Here I get tapped from behind by a car that can't make T1, contact, wall hit, I get the penalty
It's a curse to be able to stay in control of the car
Back to how to determine who needs a penalty:
- Severity of contact is uncertain
- Point of contact between two cars is uncertain
- Position and direction of the other car is uncertain
Now how would you assign a penalty based on the bump. The game tried before but that was deemed too unreliable. Now it looks at the after effects. Does a car go off, penalty. Does a car benefit, SR Down. How it actually determines who benefits is a good question. A draft bump resulting in more speed causes an SR Down for the car ahead, benefit. How the game determines benefit in side by side contact in corners, I don't know. Perhaps DR plays a bigger role there.
To apply actual racing rules the game will have to analyze all the movements leading up to contact instead of looking at the result.
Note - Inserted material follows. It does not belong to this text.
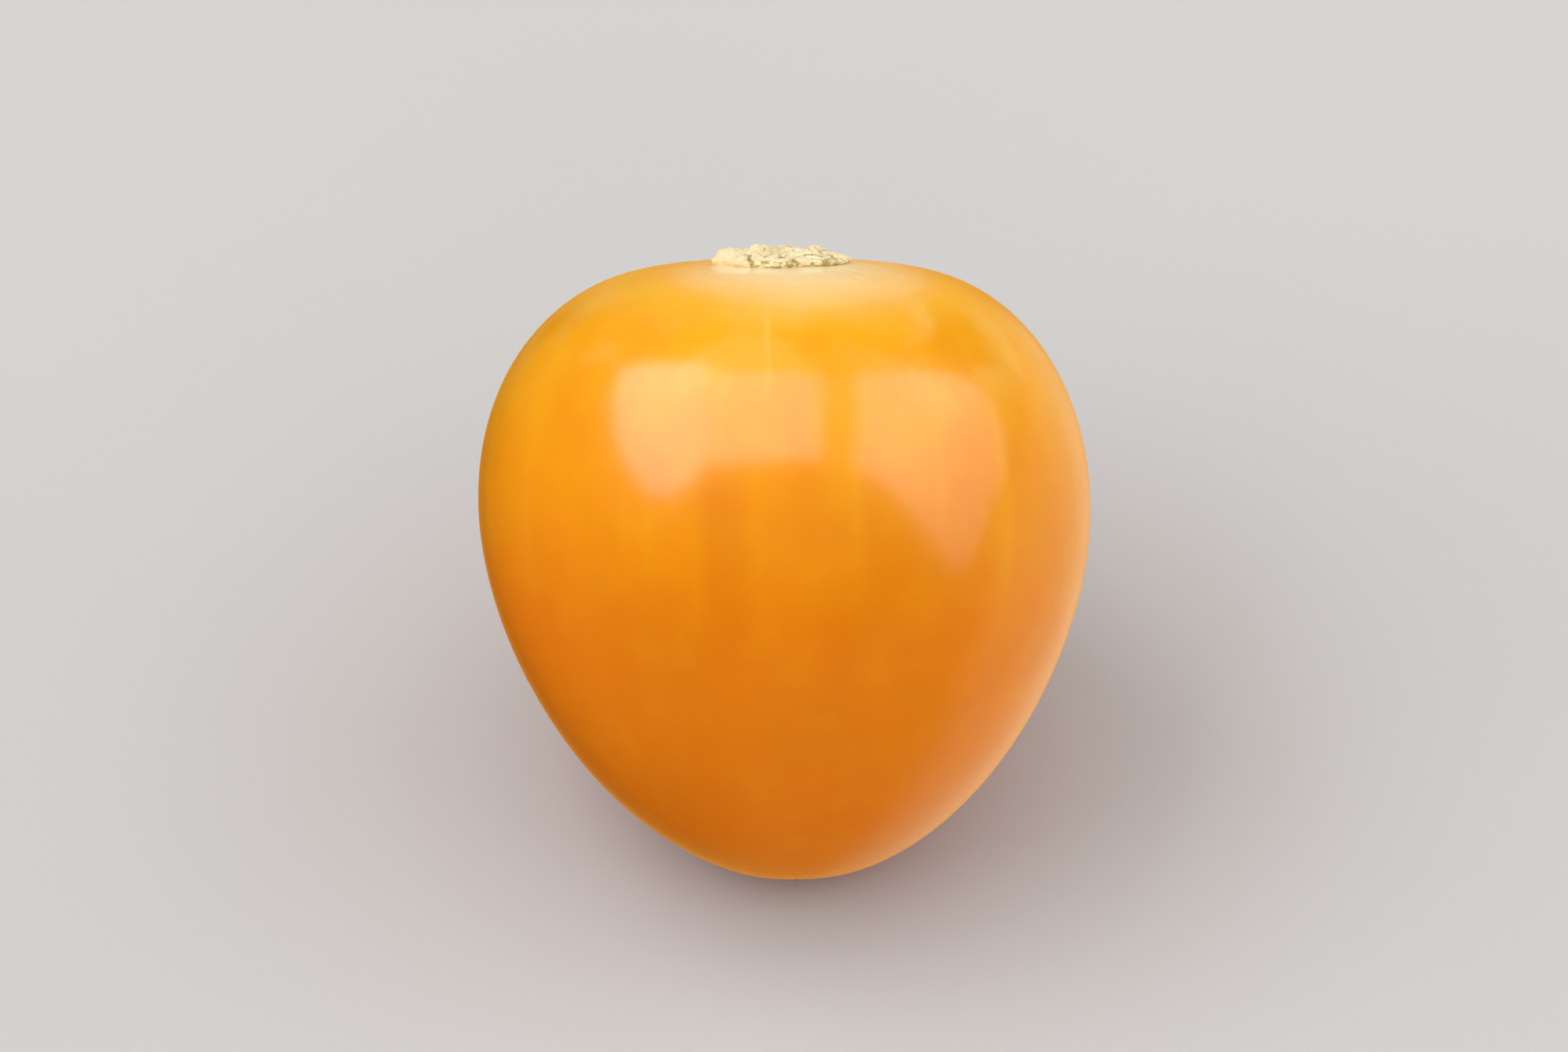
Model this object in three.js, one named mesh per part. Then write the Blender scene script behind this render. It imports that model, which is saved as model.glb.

The server could do that using synchronized telemetry together with the two versions as played out on the clients involved. Then it can start looking at track position, valid defenses, leaving room, braking on time etc. This costs a lot of resources and time to make. Plus we can debate endlessly on here about a single incident, how is an algorithm supposed to rule consistently. You will need some kind of learning AI to deal with all the different tracks and car combos with tire wear and slipstream affecting brake points and possible lines to take. Collect all the incidents that happen in sport mode, feed it through an AI with human stewards correcting the ruling until prediction is accurate enough. A massive undertaking.
That's not to say some simple rules could improve a lot already. Now to figure out where to start and what simple rules will be effective.